Milli Eğitim Bakanı Prof. Dr. Ömer Dinçer ve ekibi eğitim ile ilgili önemli ve radikal kararlar alıyor. Türkiye'de eğitim sisteminde ciddi bir reforma ihtiyaç var.
 
Ancak, alınan kararlara neredeyse tamamının altı boş. Alt - yapısı hazır olmadan alınan kararlar uygulama aşamasında sorun çıkarıyor bazıları mahkemeden dönüyor.
 
FATİH projesi çok büyük bir proje. Ama uygulamada hem teknik alt- yapı, hem de öğretmen altyapısında sorun yaşanabilir.
 
Eğitimde 4 + 4 + 4 sistemini destekleyen ve olmasını belki de en fazla arzu edenlerdenim. Geç kalınmış bir yasa. Ancak, bakanlık derslik, kitap müfredatı gibi konularda hazırlıksız gibi görünüyor.
 
Özellikle okulların orta kısımlarının yani eğitimin ikinci'4'lük ayağının fiziki olarak sorunlu olduğunu düşünüyorum. Planlama iyi yapılmadıysa önümüzdeki eğitim - öğretim yılında ciddi sorunlarla karşı karşıya kalınabilir. Bu konuda gerekli planlamaların çok önceden yapılması gerekiyordu.
 
19 Mayıs ve diğer Milli Bayram kutlamaları ile ilgili alınan karar Danıştay'dan döndü.
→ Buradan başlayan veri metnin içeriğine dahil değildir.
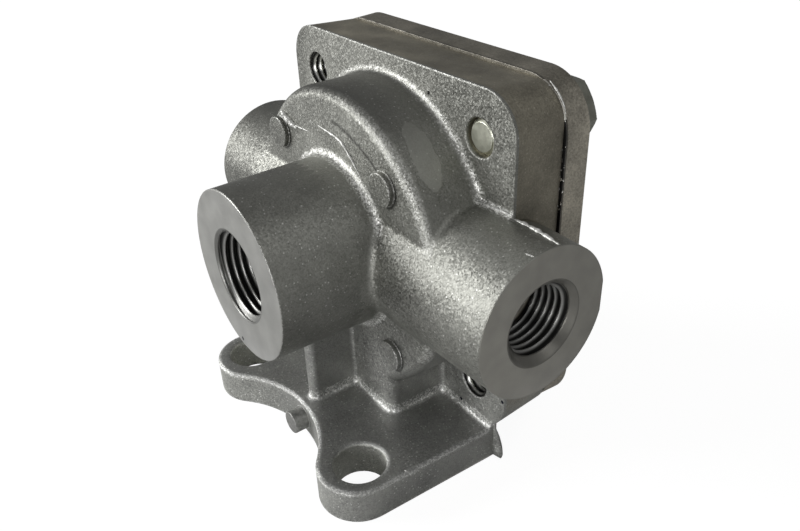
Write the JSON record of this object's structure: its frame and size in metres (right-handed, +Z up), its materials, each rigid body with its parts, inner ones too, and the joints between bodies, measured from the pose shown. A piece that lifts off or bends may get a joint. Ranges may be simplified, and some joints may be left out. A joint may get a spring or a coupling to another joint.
{
  "type": "quick exhaust valve",
  "caption": "Die-cast pneumatic quick exhaust valve: front supply port, delivery ports at the sides, rear exhaust cover with a rubber flap and a foot with bolt holes.",
  "frame": {"origin": "on the underside of the foot, midway between its two bolt holes", "axes": "+Z up, away from the foot; the supply port faces -Y, the exhaust cover +Y, the delivery ports +X and -X"},
  "size_m": [0.0836, 0.0538, 0.0714],
  "materials": {
    "cast_body": "shot-blasted die casting",
    "cast_cover": "die casting",
    "black_rubber": "matt",
    "spring_steel": "bright",
    "zinc_steel": "bright zinc plate"
  },
  "bodies": {
    "housing": {"body": "cast_body", "cover": "cast_cover", "cover_o_ring": "black_rubber", "diaphragm_spring": "spring_steel", "exhaust_flap": "black_rubber", "flap_washer": "zinc_steel", "flap_screw": "zinc_steel", "cover_screw_1": "zinc_steel", "cover_screw_2": "zinc_steel", "cover_screw_3": "zinc_steel", "cover_screw_4": "zinc_steel"},
    "shuttle": {"diaphragm": "black_rubber", "spring_seat": "spring_steel"}
  },
  "joints": [
    {"name": "diaphragm_slide", "type": "slide", "parent": "housing", "child": "shuttle", "axis": [0, 1, 0], "range_m": [0, 0.0018], "stiffness_N_per_m": 600, "springref_m": -0.004, "deforming": ["diaphragm_spring"]}
  ]
}
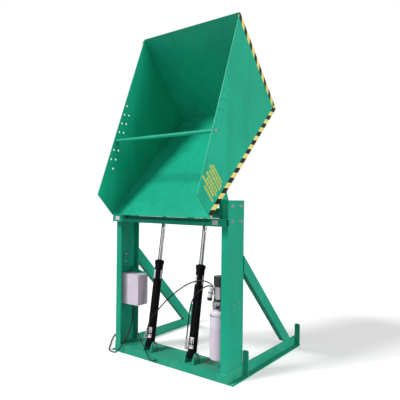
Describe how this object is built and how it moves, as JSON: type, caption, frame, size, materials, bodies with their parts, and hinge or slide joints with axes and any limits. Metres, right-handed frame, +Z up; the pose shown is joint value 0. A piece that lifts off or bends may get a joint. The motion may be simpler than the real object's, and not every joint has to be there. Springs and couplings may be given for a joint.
{
  "type": "hydraulic box dumper",
  "caption": "Stationary hydraulic box dumper: a floor base with channel posts carries an open tipping bucket, swung up and over by twin rams, with pump unit and control box.",
  "frame": {"origin": "centre of the rectangle of floor anchor holes, which is the centre of the base on the floor", "axes": "+Z up, +X to the right seen from the dump side, -Y towards the dump side; stored with the bucket fully raised"},
  "size_m": [1.8215, 1.6493, 3.2345],
  "materials": {
    "frame_paint": "semi-gloss enamel",
    "bucket_paint": "semi-gloss enamel",
    "ram_black": "gloss black enamel",
    "chrome_rod": "hard chrome, polished",
    "bright_steel": "zinc plated",
    "cast_housing": "as cast, painted",
    "box_enamel": "light textured enamel",
    "tank_plastic": "translucent natural polyethylene",
    "block_alloy": "cast and machined",
    "black_plastic": "moulded",
    "black_rubber": "smooth"
  },
  "bodies": {
    "base": {"front_sill": "frame_paint", "side_rail_left": "frame_paint", "side_rail_right": "frame_paint", "post_left": "frame_paint", "post_right": "frame_paint", "brace_left": "frame_paint", "brace_right": "frame_paint", "stop_bar": "frame_paint", "stop_pads": "frame_paint", "guard_tabs": "frame_paint", "sill_bumper": "black_rubber", "ram_ears": "frame_paint", "ram_base_pins": "bright_steel", "bearing_housings": "cast_housing", "bearing_inserts": "bright_steel", "bearing_bolts": "bright_steel", "unit_brackets": "frame_paint", "enclosure_body": "box_enamel", "enclosure_cover": "box_enamel", "relay_block": "black_plastic", "cable_glands": "black_plastic", "mounting_bolts": "bright_steel", "pump_manifold": "block_alloy", "motor_body": "block_alloy", "motor_cap": "black_plastic", "start_solenoid": "block_alloy", "oil_tank": "tank_plastic", "filler_cap": "black_plastic", "hose_fittings": "bright_steel", "hose_left": "black_rubber", "hose_right": "black_rubber", "supply_lead": "black_rubber", "supply_coil": "black_rubber", "supply_plug": "black_plastic", "control_cable": "black_rubber"},
    "bucket": {"side_plate_left": "bucket_paint", "side_plate_right": "bucket_paint", "back_plate": "bucket_paint", "platform_plate": "bucket_paint", "pivot_lugs": "bucket_paint", "pivot_tube": "bucket_paint", "stub_shafts": "bright_steel", "back_channels": "bucket_paint", "platform_ribs": "bucket_paint", "rod_ears": "bucket_paint", "rod_pins": "bright_steel", "retaining_bar": "bucket_paint", "bar_bolts": "bright_steel"},
    "ram_barrel_left": {"barrel_left": "ram_black", "gland_left": "ram_black", "port_fitting_left": "bright_steel"},
    "ram_rod_left": {"rod_left": "chrome_rod", "piston_left": "bright_steel"},
    "ram_barrel_right": {"barrel_right": "ram_black", "gland_right": "ram_black", "port_fitting_right": "bright_steel"},
    "ram_rod_right": {"rod_right": "chrome_rod", "piston_right": "bright_steel"},
    "motor_armature": {"motor_rotor": "block_alloy"}
  },
  "joints": [
    {"name": "chute_tilt", "type": "hinge", "parent": "base", "child": "bucket", "pos_m": [0, -0.535, 1.425], "axis": [1, 0, 0], "range_deg": [-134, 0]},
    {"name": "ram_swing_left", "type": "hinge", "parent": "base", "child": "ram_barrel_left", "pos_m": [-0.255, -0.597, 0.13], "axis": [1, 0, 0], "range_deg": [-9.6, 0]},
    {"name": "rod_slide_left", "type": "slide", "parent": "ram_barrel_left", "child": "ram_rod_left", "axis": [0, 0.1518, 0.9884], "range_m": [-0.641, 0]},
    {"name": "ram_swing_right", "type": "hinge", "parent": "base", "child": "ram_barrel_right", "pos_m": [0.255, -0.597, 0.13], "axis": [1, 0, 0], "range_deg": [-9.6, 0]},
    {"name": "rod_slide_right", "type": "slide", "parent": "ram_barrel_right", "child": "ram_rod_right", "axis": [0, 0.1518, 0.9884], "range_m": [-0.641, 0]},
    {"name": "motor_spin", "type": "hinge", "parent": "base", "child": "motor_armature", "pos_m": [0.52, -0.552, 0.7], "axis": [0, 0, 1], "continuous": true}
  ],
  "couplings": [
    {"joint": "ram_swing_left", "follows": "chute_tilt", "ratio": 0.00061467},
    {"joint": "rod_slide_left", "follows": "chute_tilt", "m_per_rad": 0.27388},
    {"joint": "ram_swing_right", "follows": "chute_tilt", "ratio": 0.00061467},
    {"joint": "rod_slide_right", "follows": "chute_tilt", "m_per_rad": 0.27388}
  ]
}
Bakanlığın kararı yerindeydi ama yine altı boştu. 19 Mayıs'ın stadyumlarda kutlanması kadar saçma bir uygulama yoktu. Hem öğrenciyi okuldan koparıyordu, hem sıcağın altında eziyet ediliyordu, hem öğrencilerin kontrolünü zorlaştırıyordu, hem de artık Milli anlamda ne gençliğe, ne de vatandaşa vereceği bir mesaj kalmamıştı.
 
Sıradan hale gelmiş, bu kutlamaların iptali yerinde bir karar. Ancak, yerine nelerin yapılacağı, milli bayramların nasıl kutlanacağı belirtilmeli. Dolu dolu programlar millete anlatılmalıydı. Toplantılar, sempozyumlar ve değişik, etkili kutlama programları millet ile paylaşılmalıydı.
 
Sadece, "iptal ettik" demek yeterli değildi. Belki de neler yapılacağı belli idi ama hiç kimse ile paylaşılmadı.
 
Okul müdürlerine "velilerden para almayın" genelgesi gönderiliyor, sonra müfettiş gönderiliyor. Hiç biri müdürlerin, idarecilerin hangi şartlar altında hizmet verdiği bilmiyor demek ki. Hem para gön-    dermiyorlar, "hem de para almayın" diyorlar. Ankara'daki bürokrat ve siyasiler, taşradaki sıkıntıları bilmedikleri, sorunları yaşamadıkları için sadece genelge gönderiyorlar.
 
Bakan beyin açıkladığı kararlar sadece bunlarla sınırlı değil. Önemli kararlar açıklanıyor ama ya erken, ya da altı boş. Ya da hayata geçirilmesi kısa sürede çok zor kararlar.
 
Milli Eğitim Bakanının ve bürokratlarının, eğitim ile ilgili alacakları kararları ile düşünmeli, yerinde ve zamanında açıklamalı.
 
Eğitimde radikal kararlar şart. Ama ayağı yere basan, geri adım atılmayacak ve uygulanabilir, en önemlisi de sistemin, hayatın gerçekleri ile örtüşmeli. Ankara'dan karar alırken, Isparta'daki, Edirne'deki, Bursa'daki, Kırşehir'deki, Erzurum'daki, Urfa'daki, Aydın'daki okul müdürünün, öğretmenin, öğrencinin gerçekte neler yaptığını bilmeli. Özellikle yöneticiler bir gün olsun gelip idarecilik yapmalı, ondan sonra Ankara'dan Isparta’ya, Türkiye'ye genelge göndermeli.
 
Bakanlığın kararlarının Isparta'daki uygula-malarını da zaman içinde göreceğiz. Temennimiz aksama olmaması.